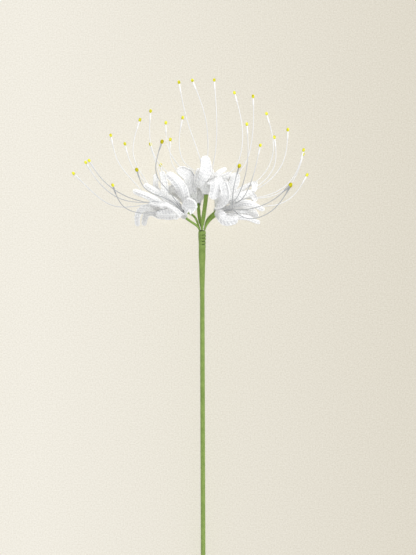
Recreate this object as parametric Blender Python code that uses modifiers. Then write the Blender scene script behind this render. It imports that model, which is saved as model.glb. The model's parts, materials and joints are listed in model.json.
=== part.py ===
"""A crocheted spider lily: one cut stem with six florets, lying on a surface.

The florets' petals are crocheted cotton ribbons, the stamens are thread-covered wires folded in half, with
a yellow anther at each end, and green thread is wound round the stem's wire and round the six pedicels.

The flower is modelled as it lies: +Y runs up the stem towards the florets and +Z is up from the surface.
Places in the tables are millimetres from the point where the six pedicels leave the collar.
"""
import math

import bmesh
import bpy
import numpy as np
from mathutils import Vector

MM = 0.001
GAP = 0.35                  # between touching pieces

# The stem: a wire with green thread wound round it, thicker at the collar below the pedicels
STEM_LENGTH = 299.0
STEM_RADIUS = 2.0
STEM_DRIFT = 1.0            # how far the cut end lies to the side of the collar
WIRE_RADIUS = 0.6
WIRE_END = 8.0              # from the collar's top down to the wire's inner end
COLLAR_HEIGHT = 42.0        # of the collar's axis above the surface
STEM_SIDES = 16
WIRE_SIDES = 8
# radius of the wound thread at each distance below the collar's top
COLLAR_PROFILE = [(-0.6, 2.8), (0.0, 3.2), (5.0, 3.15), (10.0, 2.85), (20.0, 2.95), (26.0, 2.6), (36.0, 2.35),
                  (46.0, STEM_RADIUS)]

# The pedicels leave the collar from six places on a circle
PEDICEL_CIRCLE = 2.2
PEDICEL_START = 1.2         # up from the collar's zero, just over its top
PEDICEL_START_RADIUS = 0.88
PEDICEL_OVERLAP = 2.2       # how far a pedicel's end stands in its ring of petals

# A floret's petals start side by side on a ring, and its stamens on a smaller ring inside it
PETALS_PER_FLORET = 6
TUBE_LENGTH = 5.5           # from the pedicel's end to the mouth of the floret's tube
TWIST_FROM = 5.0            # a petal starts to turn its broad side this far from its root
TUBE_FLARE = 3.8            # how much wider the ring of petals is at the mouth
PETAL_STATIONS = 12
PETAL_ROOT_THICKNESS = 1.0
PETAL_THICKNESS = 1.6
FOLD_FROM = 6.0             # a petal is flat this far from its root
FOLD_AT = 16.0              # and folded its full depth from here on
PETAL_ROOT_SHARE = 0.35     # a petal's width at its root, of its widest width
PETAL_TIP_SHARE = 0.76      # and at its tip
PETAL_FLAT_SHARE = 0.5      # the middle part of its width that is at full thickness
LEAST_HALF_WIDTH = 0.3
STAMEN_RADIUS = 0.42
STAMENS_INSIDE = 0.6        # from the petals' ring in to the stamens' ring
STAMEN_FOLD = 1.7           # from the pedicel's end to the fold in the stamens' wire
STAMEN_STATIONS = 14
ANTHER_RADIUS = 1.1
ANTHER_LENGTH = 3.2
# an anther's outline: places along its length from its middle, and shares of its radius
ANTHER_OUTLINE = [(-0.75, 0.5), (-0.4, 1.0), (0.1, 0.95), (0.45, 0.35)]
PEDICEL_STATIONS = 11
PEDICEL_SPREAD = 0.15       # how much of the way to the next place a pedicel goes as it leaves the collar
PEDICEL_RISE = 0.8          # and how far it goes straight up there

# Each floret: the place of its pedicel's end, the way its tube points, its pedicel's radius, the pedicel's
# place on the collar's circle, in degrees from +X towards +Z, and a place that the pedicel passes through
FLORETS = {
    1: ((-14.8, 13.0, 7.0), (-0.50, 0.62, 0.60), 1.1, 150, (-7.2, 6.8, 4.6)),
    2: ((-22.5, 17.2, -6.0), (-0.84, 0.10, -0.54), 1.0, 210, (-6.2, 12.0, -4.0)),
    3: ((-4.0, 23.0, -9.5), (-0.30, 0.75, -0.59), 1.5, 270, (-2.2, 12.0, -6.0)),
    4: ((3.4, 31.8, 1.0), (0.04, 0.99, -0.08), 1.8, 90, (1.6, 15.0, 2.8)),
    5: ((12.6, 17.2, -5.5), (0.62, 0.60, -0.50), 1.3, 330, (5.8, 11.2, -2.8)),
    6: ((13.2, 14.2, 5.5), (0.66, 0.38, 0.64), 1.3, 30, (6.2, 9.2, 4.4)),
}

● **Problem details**
Repeat exactly, please, each line from the beginning of the data through the line with "a yellow anther" in it, and only those lines.

● **Answer to the task**
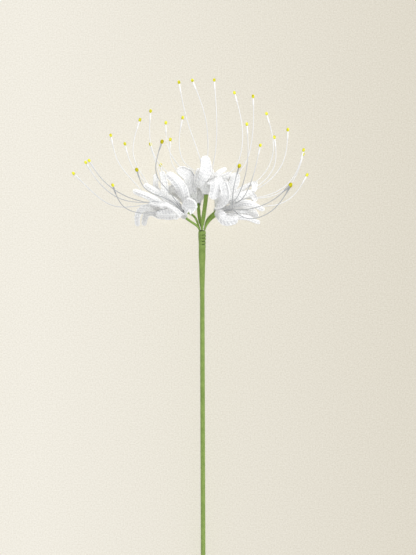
Recreate this object as parametric Blender Python code that uses modifiers. Then write the Blender scene script behind this render. It imports that model, which is saved as model.glb. The model's parts, materials and joints are listed in model.json.
=== part.py ===
"""A crocheted spider lily: one cut stem with six florets, lying on a surface.

The florets' petals are crocheted cotton ribbons, the stamens are thread-covered wires folded in half, with
a yellow anther at each end, and green thread is wound round the stem's wire and round the six pedicels.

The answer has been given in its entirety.